* Start *

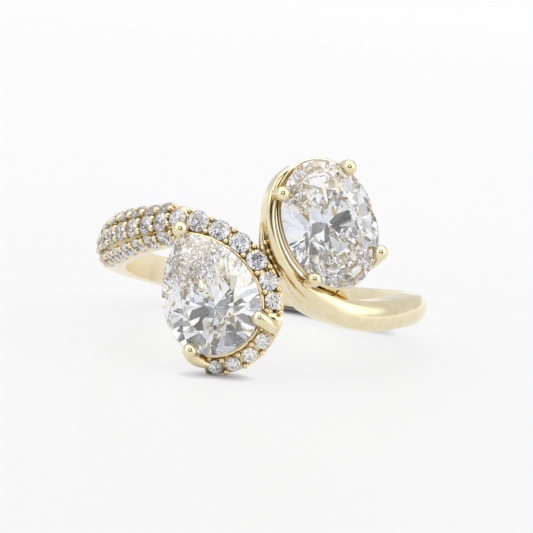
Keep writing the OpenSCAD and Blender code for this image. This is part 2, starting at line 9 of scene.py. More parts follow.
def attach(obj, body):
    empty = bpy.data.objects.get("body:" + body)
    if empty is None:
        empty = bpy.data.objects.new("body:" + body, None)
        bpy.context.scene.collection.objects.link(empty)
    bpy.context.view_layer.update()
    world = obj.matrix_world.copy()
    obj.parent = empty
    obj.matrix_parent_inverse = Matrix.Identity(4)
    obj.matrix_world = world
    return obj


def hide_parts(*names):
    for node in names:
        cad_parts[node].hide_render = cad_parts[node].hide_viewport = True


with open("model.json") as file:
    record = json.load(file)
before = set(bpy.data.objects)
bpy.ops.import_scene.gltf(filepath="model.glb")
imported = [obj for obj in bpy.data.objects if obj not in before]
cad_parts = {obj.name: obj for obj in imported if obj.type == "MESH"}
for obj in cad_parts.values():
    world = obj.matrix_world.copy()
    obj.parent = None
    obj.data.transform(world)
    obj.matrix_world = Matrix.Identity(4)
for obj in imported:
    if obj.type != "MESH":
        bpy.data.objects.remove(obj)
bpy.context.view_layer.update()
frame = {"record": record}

# Ring coordinates are in millimetres: x to the side, y to the back, z along the finger.
# The finger hole's mount gives their place in the frame.
mount = frame["record"]["mounts"][0]
mountHeight = 0.2809  # of the mount's point along the finger
mm = 0.001
ringAxis = Vector(mount["axis"]).normalized()
ringBack = ringAxis.cross(Vector((1, 0, 0))).normalized()
ringSide = ringBack.cross(ringAxis)
ringMiddle = Vector(mount["pos_m"]) - ringAxis * mountHeight * mm
ringAxes = np.array([ringSide, ringBack, ringAxis])


def toFrame(points):
    return np.asarray(points, float) @ ringAxes * mm + np.array(ringMiddle)


def unit(v):
    v = np.asarray(v, float)
    return v / np.linalg.norm(v, axis=-1, keepdims=True)


def squared(v, axis):
    return unit(v - axis * np.sum(v * axis, axis=-1, keepdims=True))


def mix(a, b, share):
    return a + (b - a) * share


def eased(share):
    return share * share * (3 - 2 * share)


def curvePoint(a, b, c, d, t):
    # on a Catmull-Rom curve through the four points, between the middle two
    return (2 * b + (c - a) * t + (2 * a - 5 * b + 4 * c - d) * t ** 2 + (3 * b - a - 3 * c + d) * t ** 3) / 2


def linearColour(hexText):
    parts = [int(hexText[i:i + 2], 16) / 255 for i in (1, 3, 5)]
    return [p / 12.92 if p <= 0.04045 else ((p + 0.055) / 1.055) ** 2.4 for p in parts] + [1.0]


def addNode(tree, kind, settings=None, links=None):
    node = tree.nodes.new(kind)
    for name, value in (settings or {}).items():
        if name in node.inputs:
            node.inputs[name].default_value = value
        else:
            setattr(node, name, value)
    for name, source in (links or {}).items():
        tree.links.new(source, node.inputs[name])
    return node


def addPiece(name, points, faces, material, slot, node, crease=None):
    mesh = bpy.data.meshes.new(name)
    mesh.from_pydata([tuple(p) for p in toFrame(points)], [], [tuple(int(i) for i in f) for f in faces])
    mesh.validate()
    mesh.update()
    if crease is not None:
        # edges that bend more than this many degrees stay crisp
        mesh.shade_smooth()
        mesh.set_sharp_from_angle(angle=math.radians(crease))
    mesh.materials.append(material)
    piece = bpy.data.objects.new(name, mesh)
    bpy.context.scene.collection.objects.link(piece)
    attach(piece, "root")
    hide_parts(node)
    return piece


def ringOf(i, around, start=0):
    return [start + i * around + j for j in range(around)]


def skin(rings, around, start=0, loop=False, turnedOver=False):
    # four-sided faces between each ring of points and the next
    faces = []
    for i in range(rings if loop else rings - 1):
        here, there = ringOf(i, around, start), ringOf((i + 1) % rings, around, start)
        for j in range(around):
            k = (j + 1) % around
            face = (here[j], there[j], there[k], here[k])
            faces.append((face[0], *face[:0:-1]) if turnedOver else face)
    return faces


def joined(parts):
    points, faces, start = [], [], 0
    for p, f in parts:
        points.append(p)
        faces += [[i + start for i in face] for face in f]
        start += len(p)
    return np.concatenate(points), faces


# Camera at the photograph's angle to the ring: a long lens, about 250 mm away
view = {"yaw": -0.48, "pitch": -3.09, "roll": 8.95, "distance": 250, "pixelsPerMm": 16.568,
        "middleX": 261.973, "middleY": 281.136, "imageWidth": 533, "sensor": 36, "nearest": 0.01}


def makeCamera():
    yaw, pitch, roll = (math.radians(view[k]) for k in ("yaw", "pitch", "roll"))
    forward = np.array([math.sin(yaw) * math.cos(pitch), math.cos(yaw) * math.cos(pitch), -math.sin(pitch)])
    level = np.array([math.cos(yaw), -math.sin(yaw), 0])
    upright = np.cross(level, forward)
    right = math.cos(roll) * level + math.sin(roll) * upright
    top = -math.sin(roll) * level + math.cos(roll) * upright
    place = toFrame([-view["distance"] * forward])[0]
    columns = [Vector(v @ ringAxes) for v in (right, top, -forward)]
    data = bpy.data.cameras.new("camera")
    data.sensor_width = view["sensor"]
    data.lens = view["sensor"] * view["pixelsPerMm"] * view["distance"] / view["imageWidth"]
    half = view["imageWidth"] / 2
    data.shift_x = (half - view["middleX"]) / view["imageWidth"]
    data.shift_y = (view["middleY"] - half) / view["imageWidth"]
    data.clip_start = view["nearest"]
    camera = bpy.data.objects.new("camera", data)
    camera.matrix_world = Matrix.Translation(Vector(place)) @ Matrix(columns).transposed().to_4x4()
    bpy.context.scene.collection.objects.link(camera)
    bpy.context.scene.camera = camera


makeCamera()
print("camera placed")


def startMaterial(name):
    material = bpy.data.materials.new(name)
    material.use_nodes = True
    tree = material.node_tree
    return material, tree, tree.nodes["Principled BSDF"], addNode(tree, "ShaderNodeTexCoord").outputs["Object"]


def cloudyTint(tree, cloud, colours, fromTo):
    # one colour drifts into the other over a soft cloud
    tint = addNode(tree, "ShaderNodeValToRGB", links={"Fac": cloud.outputs["Fac"]})
    for stop, colour, place in zip(tint.color_ramp.elements, colours, fromTo):
        stop.position = place
        stop.color = linearColour(colour)
    return tint.outputs["Color"]


# 14 carat yellow gold, cast, then polished on a wheel: a pale warm mirror whose highlights are cream and whose
# folds go golden brown, partly because light bounces in them several times and partly from a painted shade in
# its colour
gold = {"colour": "#ecddb6", "wornColour": "#f1e6c6", "foldShadeColour": "#bd9d52", "roughness": 0.1,
        "roughest": 0.17, "polishMm": 0.7, "scratchMm": 0.06, "scratchDepth": 0.02, "foldShadeMm": 0.55,
        "foldShadeFrom": 0.25, "foldShadeTo": 0.86, "tintFromTo": [0.35, 0.7], "hazeFromTo": [0.3, 0.7]}
# inside the finger hole the same gold is burnished by hand, which leaves it softer; its paler colour there is
# painted light, for the even bright light that side catches
burnishWithPaintedLight = {"colour": "#f6ecd2", "wornColour": "#fbf4e0", "foldShadeColour": "#e2cc94", "roughness": 0.28,
           "roughest": 0.36, "polishMm": 0.9, "scratchMm": 0.08, "scratchDepth": 0.03, "foldShadeMm": 0.5,
           "foldShadeFrom": 0.2, "foldShadeTo": 0.7, "tintFromTo": [0.35, 0.7], "hazeFromTo": [0.3, 0.7]}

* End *

■ WRITTEN EXERCISE
Copy out every line that includes the word "imported".

■ SOLUTION FOR THIS EXERCISE
imported = [obj for obj in bpy.data.objects if obj not in before]
cad_parts = {obj.name: obj for obj in imported if obj.type == "MESH"}
for obj in imported:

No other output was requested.